A once left for dead economic powerhouse is looking to playing the role of Lazarus with the mining industry attempting to rise from the grave. The real effects of this resurgence for certain smaller property markets could be significant, particularly for one of Sydney’s closest neighbours who may benefit in a big way.
The Daily Telegraph released an article just last week stating that the mining industry seems to be breathing new life into the Hunter region just north of Sydney. This is largely due to a huge rebound in Iron Ore prices, as well as the ever growing demand from Asia for our home grown resources.
One of our key criteria for selecting strong candidates for property investment is job growth in the local area, which helps fuel demand for local property and lowers vacancy rates. The larger Hunter region has seen it’s unemployment rate drop from 11% to 5% thanks to many dormant projects reopening, including 4 mines creating 575 jobs on their own.
While this all sounds very exciting for Newcastle / Hunter Valley based property markets, this new information needs to be taken under advisement. In the past, my voice has been one of the loudest, warning many of my followers of the potential pitfalls the previous “Mining Boom” contained. While enticing, to me the warning signs of a collapse were obvious. Some people listened and found other great markets to invest in. Others did not and sadly, lost everything.
Currently I am seeing even larger warning signs than I did during the last mining boom in other seemly “strong” property markets right now. I am giving a “tell all” presentation at my free event this evening in Manly for all those who care to listen and prepare themselves for what is coming next.
The important thing to focus on is not just new jobs in any given area, but a sustainable growth framework that will continue to create new jobs years into the future.
Asia’s demand for our coal is impressive, with exports at near record levels thanks to Japan, Korea, Taiwan, China and India all desperately needing the resource.
However, warning signs can often be heard in the ears of A-Grade investors when a market only has one major source of employment.

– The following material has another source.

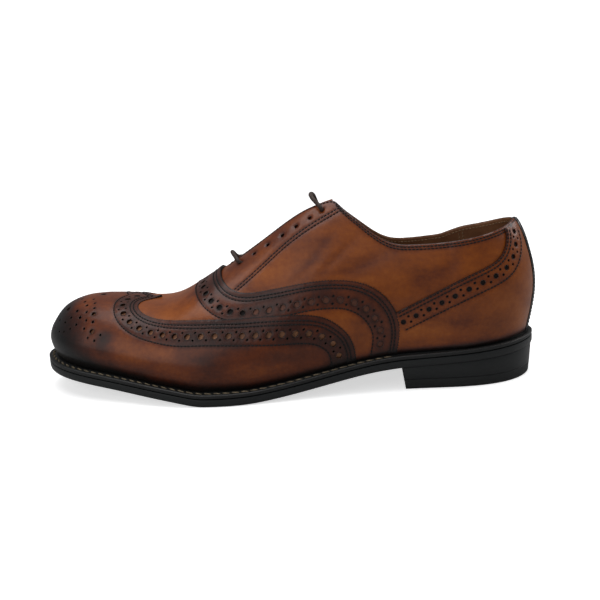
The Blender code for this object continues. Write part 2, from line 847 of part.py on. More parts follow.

It’s important to understand that strong growth markets are made from multiple economic drivers with a long term investment into the local community.
Our proven criteria for property investing has allowed us to boast a 100% success rate in picking growth markets right around Australia. My team and I have helped more than a thousand local Mum & Dad property investors over the past decade build wealth by investing in excellent cash flow properties located in safe and reliable markets.
To learn more about how we research and identify these markets for our clients, as well as some of the big changes I see on the horizon for local and National property markets, come to my final free live event for 2016 tonight at the Stone office in Manly. Click here to register.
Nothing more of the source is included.